İSRAİL’İN YENİ ANGAJMAN KURALLARI VE SİYASİ MEŞRUİYET SORUNU
7 Ekim sonrasında Hamas, Hizbullah ve İran’a karşı önemli bir fırsat yakaladığını hesap eden Netanyahu hükümeti, Gazze’deki etnik temizlik harekâtını bölgesel savaşa dönüştürdü. İran’la uzun süredir devam eden bölgesel savaşını İran’ın bölgesel vekillerini içine alacak şekilde genişleten İsrail, Hamas’ın hiçbir ülkede kendini güvende hissedemeyeceğini ilan ederek angajman kurallarını değiştirdi. İçerde sıkıştığı her an çatışmayı Lübnan, Suriye, İran ve Yemen gibi ülkelere taşıyarak Washington’u da sürekli bölgesel savaşının içine çekmeye çalışan İsrail, bu çabasında büyük oranda başarılı oldu. Ancak Ortadoğu’da yeni bir savaşa girmeye karşı direnen Amerika, İran’a karşı askeri güç kullanmak noktasına geldiği için son derece rahatsız oldu. Trumpçı tabanın dahi tepki gösterdiği bu denklem, Amerikan siyasetinin mesele İsrail olunca ne kadar işlevsiz hale gelebildiğini bir kez daha gözler önüne serdi. İsrail’in Katar’a saldırısıyla artık Amerika’nın düzen verici gücünün tamamen altının oyulduğu bir kez daha görülmüş oldu.

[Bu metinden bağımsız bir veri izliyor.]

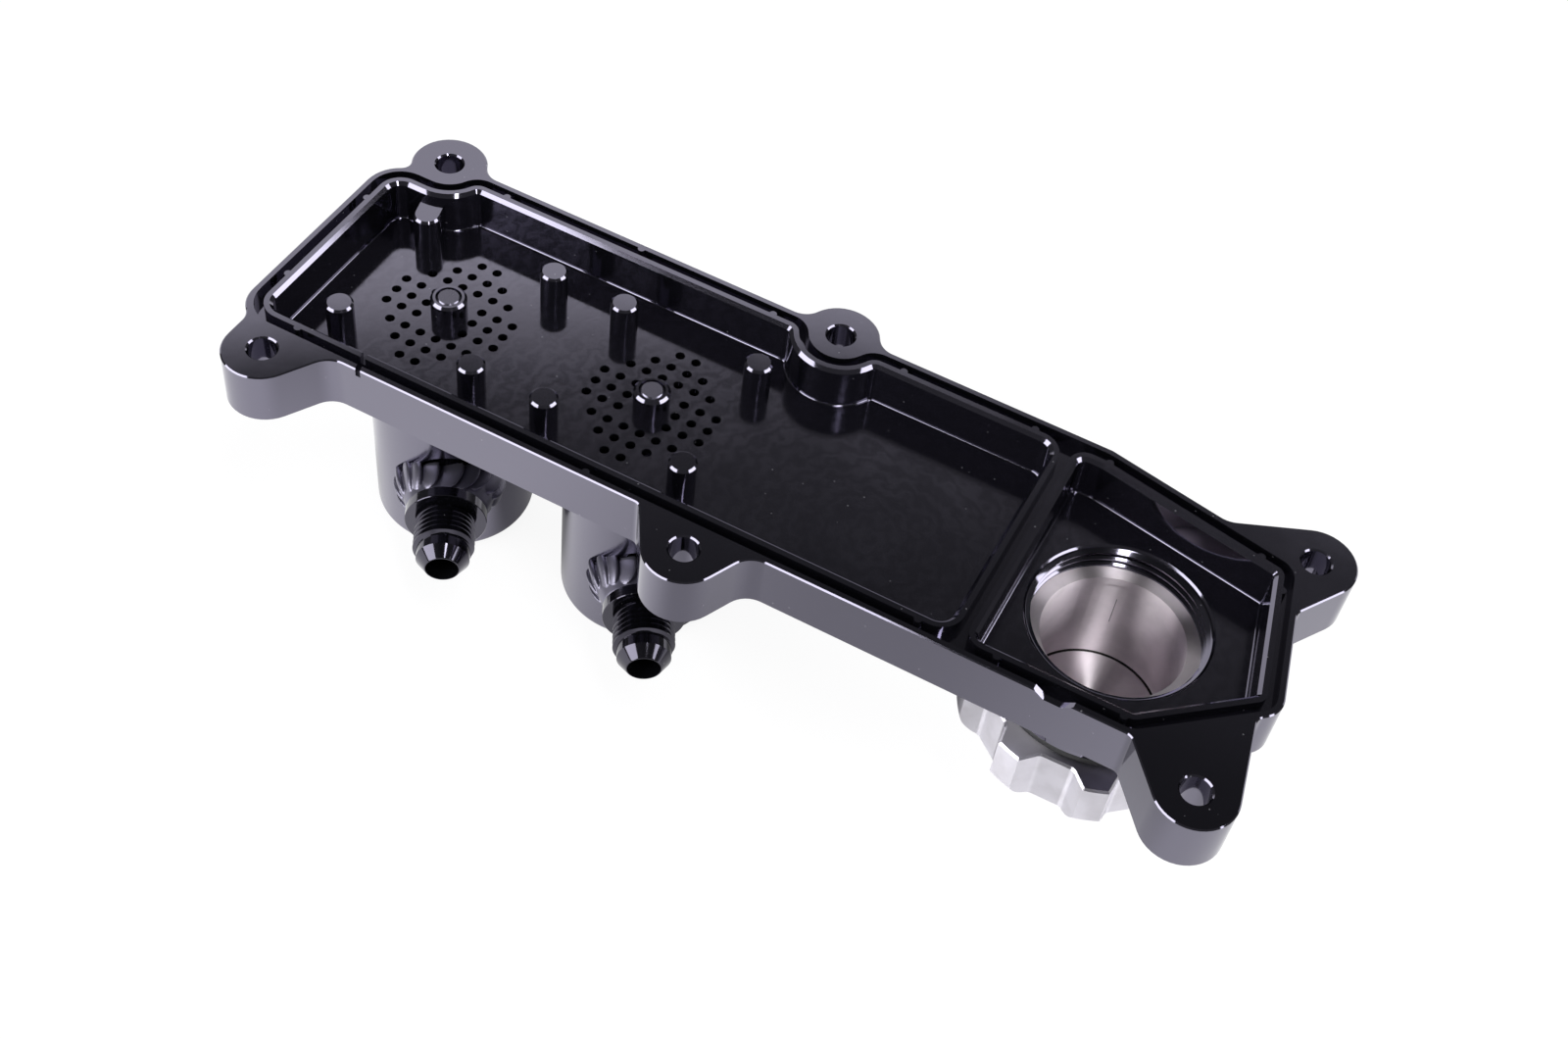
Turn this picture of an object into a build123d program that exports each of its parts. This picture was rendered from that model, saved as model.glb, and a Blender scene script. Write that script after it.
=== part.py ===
from build123d import *
from math import cos, radians, sin, tan
import os

# Billet breather tray with two catch cans and an oil filler, inner side up.
# Millimetres. The origin lies on the sealing face, midway between the four
# main lug holes. +X runs along the tray, +Z points out of the open side.

# Tray plan
lug_span_x = 106.2          # between the left and middle lug holes
front_lug_standoff = 5.65   # front lug holes, outside the tray's front edge
back_lug_inset = 1.25       # back lug holes, inside the tray's back edge
can_pitch = 54.2            # between the two can axes
lug_to_can = 21.6           # left lug holes to the first can axis
can_to_filler = 115.5       # second can axis to the filler axis
tray_width = 69.3
left_reach = 34.65          # first can axis to the tray's left end
lug_radius = 9.1
end_lug_back_reach = 32.1   # filler axis to the lug beside the tail
end_lug_back_inset = 6.15
end_lug_front_reach = 29.2  # filler axis to the lug beside the nose
end_lug_front_standoff = 5.25

# The tray's right end, measured from the filler axis and the long edges
front_run = 13.8
nose_reach = 38.6
nose_rise = 21.1
tail_reach = 30.1
tail_drop = 9.1
bend_reach = 17.7
divider_reach = 26.3

# Corner and blend radii of the plan
left_corner_radius = 8.5
step_corner_radius = 9.3
nose_corner_radius = 6.5
groove_left_radius = 7.8
groove_lug_radius = 5.6
groove_corner_radius = 5.0
groove_bend_radius = 12.0
divider_left_radius = 5.6
divider_right_radius = 4.0

# Feet of the lugs' flanks: across from the lug or filler axis, in from the edge
left_ear_feet = ((-9.0, 4.0), (14.2, 1.0))
middle_ear_feet = ((-14.6, 1.0), (13.0, 1.0))
front_ear_feet = ((12.6, 1.0), (33.4, 21.65))
back_ear_feet = ((10.0, 6.45), (31.6, 23.65))

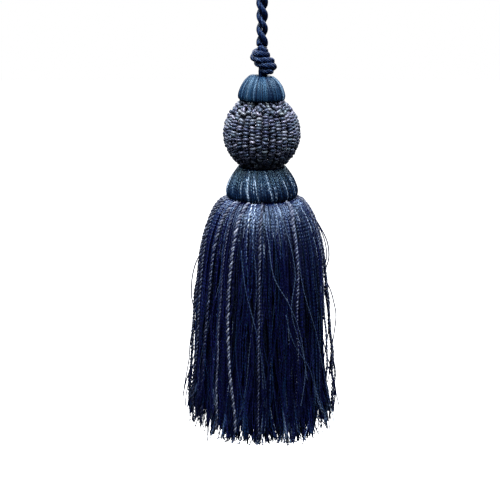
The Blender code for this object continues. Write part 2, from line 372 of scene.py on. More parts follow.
SILKS = {
    # roughness, length of a turn of the twist, how much its painted light and shade show, how much
    # the clouds do, relief, how much the shine differs, specular level and tint, then tones
    # and their colours
    "navy_cord_silk": (0.38, 1.2, 0.25, 0.7, 0.04, 0.1, 0.20, (0.45, 0.68, 1.0, 1.0), (
        (0.0, (0.0002, 0.0008, 0.010)), (0.4, (0.0007, 0.0032, 0.019)),
        (0.7, (0.004, 0.011, 0.040)), (1.0, (0.036, 0.064, 0.138)),
    )),
    "blue_cap_silk": (0.38, 1.3, 0.12, 0.5, 0.04, 0.0, 0.24, (0.45, 0.75, 1.0, 1.0), (
        (0.0, (0.0004, 0.002, 0.012)), (0.4, (0.003, 0.013, 0.036)),
        (0.7, (0.010, 0.032, 0.066)), (1.0, (0.092, 0.140, 0.205)),
    )),
    "blue_ruff_silk": (0.28, 1.25, 0.5, 0.5, 0.09, 0.2, 0.32, (0.42, 0.75, 1.0, 1.0), (
        (0.0, (0.0002, 0.0007, 0.006)), (0.35, (0.0010, 0.0040, 0.017)),
        (0.7, (0.009, 0.024, 0.056)), (1.0, (0.225, 0.285, 0.370)),
    )),
    "navy_fringe_silk": (0.27, 1.5, 0.60, 0.7, 0.10, 0.18, 0.72, (0.45, 0.66, 1.0, 1.0), (
        (0.0, (0.0001, 0.0002, 0.003)), (0.25, (0.0005, 0.0005, 0.011)),
        (0.5, (0.0013, 0.0015, 0.020)), (0.66, (0.0034, 0.0042, 0.034)),
        (0.74, (0.0018, 0.0085, 0.034)), (0.82, (0.0090, 0.0210, 0.058)),
        (0.88, (0.0340, 0.0520, 0.096)), (0.93, (0.110, 0.150, 0.215)),
        (1.0, (0.360, 0.410, 0.500)),
    )),
    "grey_accent_silk": (0.42, 1.1, 0.30, 1.0, 0.08, 0.1, 0.42, (0.65, 0.78, 1.0, 1.0), (
        (0.0, (0.0004, 0.0005, 0.008)), (0.4, (0.0020, 0.0025, 0.020)),
        (0.7, (0.018, 0.023, 0.048)), (0.9, (0.078, 0.088, 0.122)),
        (1.0, (0.310, 0.320, 0.380)),
    )),
}


def yarn(name):
    """Dyed thread: a row of tones, spun with a twist whose light and shade are painted on, and cloudy along
    its length.
    """
    roughness, twist, depth, cloud, relief, sheen, level, tint, stops = SILKS[name]
    finish = Finish(name, Specular_IOR_Level=level, Specular_Tint=tint)
    tone, round_it, along = finish.map()
    wave = ((along / twist + round_it) * TURN).sine() * 0.5 + 0.5
    soft = finish.cloud(tone * TONES_APART, along * CLOUD_PACE, 1.0, 2.0)
    # The twist's light and shade are painted into the colour: painted highlight and painted shade in turn.
    light = (1.0 - depth) + wave * (2.0 * depth) + (soft - 0.5) * cloud
    grey = finish.node("ShaderNodeCombineColor", {}, {0: light, 1: light, 2: light})
    finish.feed("Base Color", finish.mix(1.0, finish.dye(stops, tone), grey, "MULTIPLY"))
    gloss = finish.chance(tone + 0.5)
    finish.feed("Roughness", roughness + (soft - 0.5) * 0.2 - wave * 0.06 + (gloss - 0.5) * sheen)
    sockets = {"Height": wave, "Strength": 1.0, "Distance": relief * MM}
    finish.feed("Normal", finish.node("ShaderNodeBump", {}, sockets))
    return finish.made


BEAD_GREENS = (
    # tone, colour
    (0.0, (0.007, 0.015, 0.030)), (0.4, (0.028, 0.041, 0.060)),
    (0.75, (0.064, 0.082, 0.100)), (1.0, (0.110, 0.129, 0.144)),
)
BEAD_LILACS = (
    # tone, colour
    (0.0, (0.009, 0.012, 0.034)), (0.4, (0.036, 0.038, 0.072)),
    (0.75, (0.078, 0.078, 0.120)), (1.0, (0.130, 0.126, 0.172)),
)


def bead_finish():
    """Grey glass with a metal lustre. Each bead has its own tone, cast and polish."""
    finish = Finish(
        "bead_lustre",
        Metallic=0.50,
        Specular_IOR_Level=0.18,
        Sheen_Weight=0.36,
        Sheen_Roughness=0.20,
        Sheen_Tint=(0.96, 0.88, 1.0, 1.0),
    )
    tone = finish.map()[0]
    cast = finish.chance(tone + 0.37) * 0.9
    finish.feed("Base Color", finish.mix(cast, finish.dye(BEAD_GREENS, tone), finish.dye(BEAD_LILACS, tone)))
    finish.feed("Roughness", 0.31 + finish.chance(tone) * 0.20)
    return finish.made


def plain_finish(name, dark, light, roughness):
    """The ground under the threads, streaked lengthwise and dull."""
    finish = Finish(name, Specular_IOR_Level=0.08)
    tone, round_it, along = finish.map()
    streak = finish.cloud(tone + round_it, along * STREAK_PACE, 0.7, 3.0)
    finish.feed("Base Color", finish.mix(streak, (*dark, 1.0), (*light, 1.0)))
    finish.feed("Roughness", roughness + streak * 0.2)
    return finish.made


# ---------------------------------------------------------------- threads


FINE = 16  # points along a smooth curve between two rows of its table


def smooth_through(rows, where):
    """The Catmull-Rom curve through equally long rows, at where counted in rows."""
    last = len(rows) - 1
    first = min(max(int(where), 0), last - 1)
    past = where - first
    before = rows[max(first - 1, 0)]
    start, end = rows[first], rows[first + 1]
    after = rows[min(first + 2, last)]
    return [
        b
        + 0.5 * past * ((c - a) + past * ((2 * a - 5 * b + 4 * c - d) + past * (3 * (b - c) + d - a)))
        for a, b, c, d in zip(before, start, end, after)
    ]


def curve(rows, first, last):
    """The smooth curve from one row to another, as points close together."""
    return np.array([smooth_through(rows, first + k / FINE) for k in range(FINE * (last - first) + 1)])


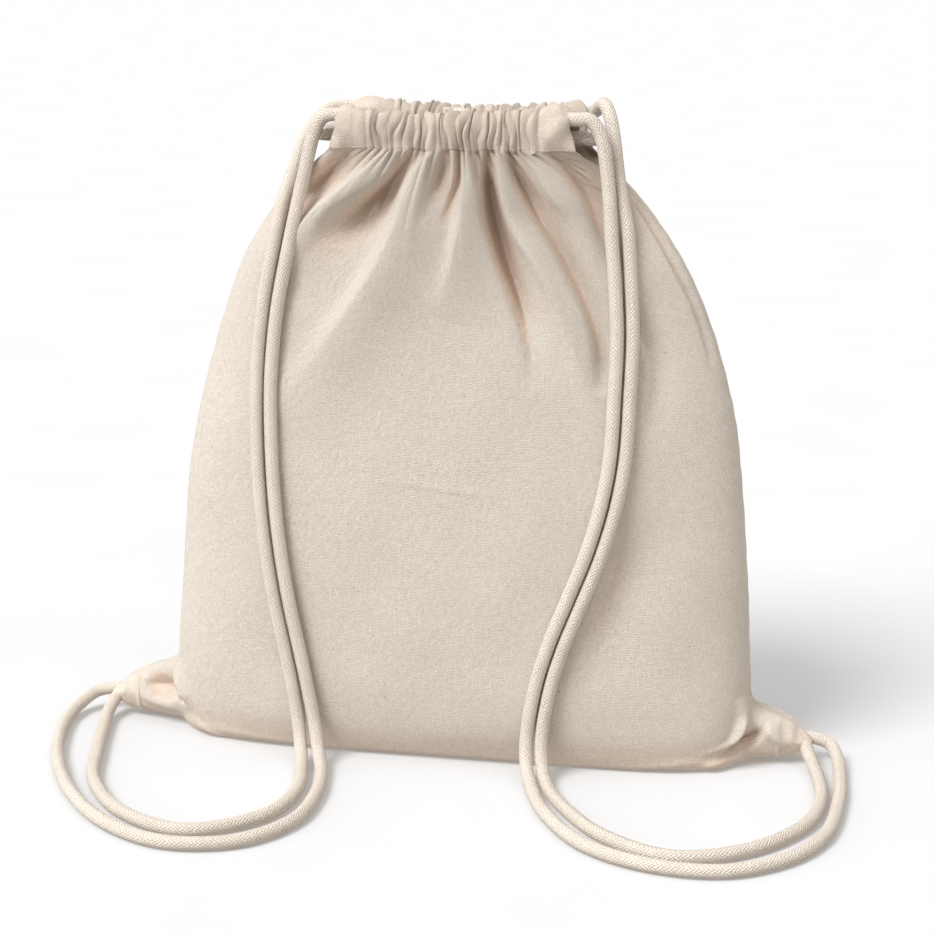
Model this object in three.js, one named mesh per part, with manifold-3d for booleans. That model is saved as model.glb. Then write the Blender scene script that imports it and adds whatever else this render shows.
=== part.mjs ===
// A drawstring backpack of plain cotton canvas, standing upright with its mouth drawn shut.
// Two panels make the sack. Each is folded over at the top into a tunnel, the casing.
// Two braided cords run through both casings and end in the sack's bottom corners.
// Millimetres. +Z is up, the front faces -Y, +X is the viewer's right.
import * as THREE from 'three';
import { mergeVertices } from 'three/addons/utils/BufferGeometryUtils.js';
import Module from 'manifold-3d';

const wasm = await Module();
wasm.setup();

// ---- driving dimensions ----
const CLOTH = 1.3;             // thickness given to the canvas
const GAP = 0.3;               // air between pieces that touch
const RING_POINTS = 48;        // points round one level of the sack
const PANEL_TOP = 306.6;       // where the panels meet the casings
const MAX_DEPTH = 46;          // half of the sack's depth at its fattest

const MOUTH_LEFT = -57;        // ends of the gathered casings
const MOUTH_RIGHT = 66;
const CASING_DEPTH = 19.6;     // casing outside, front to back
const CASING_HEIGHT = 21.2;
const CASING_Y = 15.2;         // middle of a casing, from the middle of the bag
const CASING_CORNER = 3;       // rounding of the casing's section
const REAR_CASING_LIFT = 0.6;  // the rear casing sits a little higher

const EAR_TIP_X = 186;         // the corners stick out as ears, from corner to corner 372
const EAR_TIP_Z = 11.2;

const CORD_DIAMETER = 6.8;
const CORD_SIDES = 8;
const CORD_STEPS = 104;

const SEAM_WIDTH = 8;          // overlocked seam allowance inside the sack
const SEAM_THICKNESS = 2.4;
const THREAD = 0.8;            // thickness of a stitch row

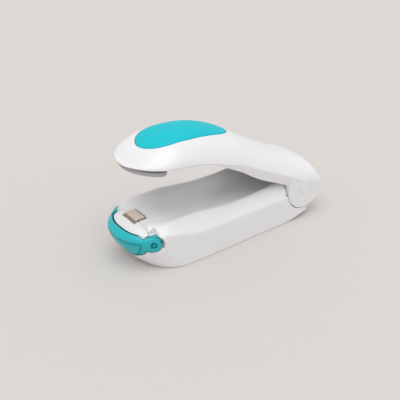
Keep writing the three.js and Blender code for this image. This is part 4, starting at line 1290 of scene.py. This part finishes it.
@dataclass
class BaseShell:
    """The white lower body."""

    lay: Layout
    hull: Hull
    seat: ClipSeat
    paint: Palette
    well_half: float = 4.8
    well_front: float = 1.7
    well_rear: float = 0.7
    guide_wall: float = 1.2
    guide_bottom: float = 10.4
    room_half: float = 8.2
    room_radius: float = 4.2
    bay_half: float = 16.4
    bay_upper_half: float = 13.8
    bay_step: float = 12.3
    slot_half: float = 3.6
    slot_radius: float = 4.1
    screw_half: float = 9.0
    screw_y: float = -33.2
    screw_top: float = 7.65

    def hinge_cuts(self) -> list[BMesh]:
        """Returns the room behind the bay, and the scoops that the lobes turn in."""
        lay, reach = self.lay, self.seat.reach
        floor = self.hull.keel(self.hull.tail_y) + lay.edge
        sweep = box_form((-reach, lay.bay_rear + lay.wall, lay.hinge_height + lay.edge),
                         (reach, lay.rear + lay.over, 2 * lay.platform))
        rear = box_form((-reach - 1, lay.hinge_y, floor),
                        (reach + 1, lay.rear + lay.over + 1, 2 * lay.platform + 1))
        scoops = []
        for side in SIDES:
            ends = span(side, lay.lobe_inner - lay.gap, reach + 2)
            scoops.append(bar_form(Axis.X, lay.scoop_radius, *ends, lay.hinge, Facets.SCOOP))
        return [sweep, rear, *scoops]

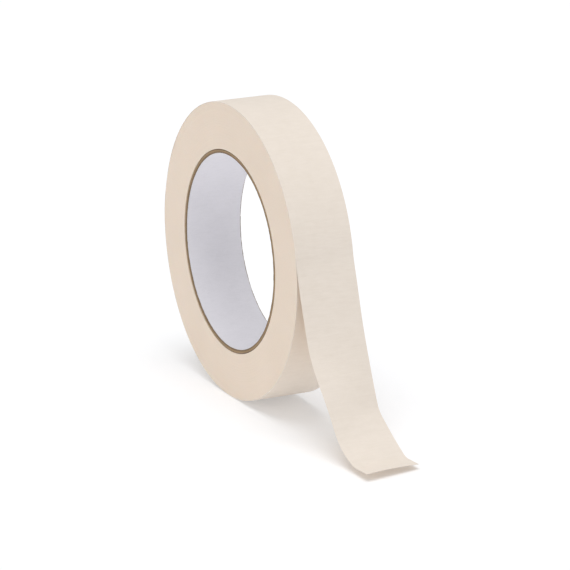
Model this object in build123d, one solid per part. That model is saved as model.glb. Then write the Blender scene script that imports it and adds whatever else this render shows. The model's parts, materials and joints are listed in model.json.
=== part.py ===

İsrail’in bölgede askeri güç kullanımında uyguladığı angajman kurallarını son derece hukuksuz ve keyfi bir biçimde yeniden düzenlemesi bir başarı olarak görülebilir ancak bunun İsrail’in siyasi meşruiyet krizini tarihinde olmadığı kadar derinleştirdiğini söylemek abartı olmayacaktır. Etnik temizlik, soykırım ve ilhak girişimlerini devlet yönetiminin sıradan yöntemleri haline getiren İsrail, bölgede istediği yere saldırabilen profiliyle Amerika’nın müttefiklerine güvenlik sağlama iddiasını da hiçe sayıyor. Sadece Arap dünyasında değil, bütün Batı başkentlerinde tarihinin en ağır meşruiyet krizini yaşayan İsrail kaba kuvvetle kazanmanın orta ve uzun vadede sürdürülebilir bir sistem kurmasını imkânsız kılacağını kabullenmek istemiyor. Sürdürülebilir istikrarsızlık ve sürekli savaş halinin modern bir ulus devlet inşasını mümkün kılmayacağını kabullenmek istemeyen İsrail, Washington’ın bölgede Çin veya Rus etkisinin artmasına engel olma isteğinin de altını oyuyor. Katar gibi ülkeleri alternatif arayışlara itecek yeni bölgesel realitenin Amerikan çıkarlarına uymadığı da kesin.
Uluslararası sistemin krizini ve Amerikan siyasetinin işlevsizliğini son iki yıldır sürekli yüzümüze vuran İsrail’in işgal ve savaş politikaları, Batı’nın siyasi meşruiyet krizini de derinleştirdi. Demokrasi ve insan hakları gündemlerinin geri dönülemez biçimde arka plana itilmesine neden olan İsrail’e destek politikaları, artık sıradan bir Ortadoğu politikası meselesi değil. Batılı siyasetçileri etkisiz kılan ancak Batı kamuoyunu kaybeden İsrail, uluslararası kurumların zaten eskiden beri kendisine düşman olduğunu söyleyerek kendini avutmaya çalışıyor. Uluslararası meşruiyetini yitirmiş bir devlet mefhumunun uzun vadede istikrar ve barış sağlaması mümkün olmadığı için, İsrail’in uluslararası sisteme ve özellikle Amerikan siyasetine maliyet üretmeye devam edeceği kesin. Trump yönetiminin gerçekten ‘Önce Amerika’ ideolojisine sadık olup olmadığını ve İsrail’i dizginlemenin getireceği siyasi maliyeti göze alıp almayacağı Amerikan çıkarları açısından belirleyici olacak. İsrail mevzubahis olduğunda verdiği sözleri yerine getiremeyen, müttefiklerini koruyamayan ve uluslararası normları uygulayamayan bir Amerika’nın bölgeden kopuşu hızlanacaktır.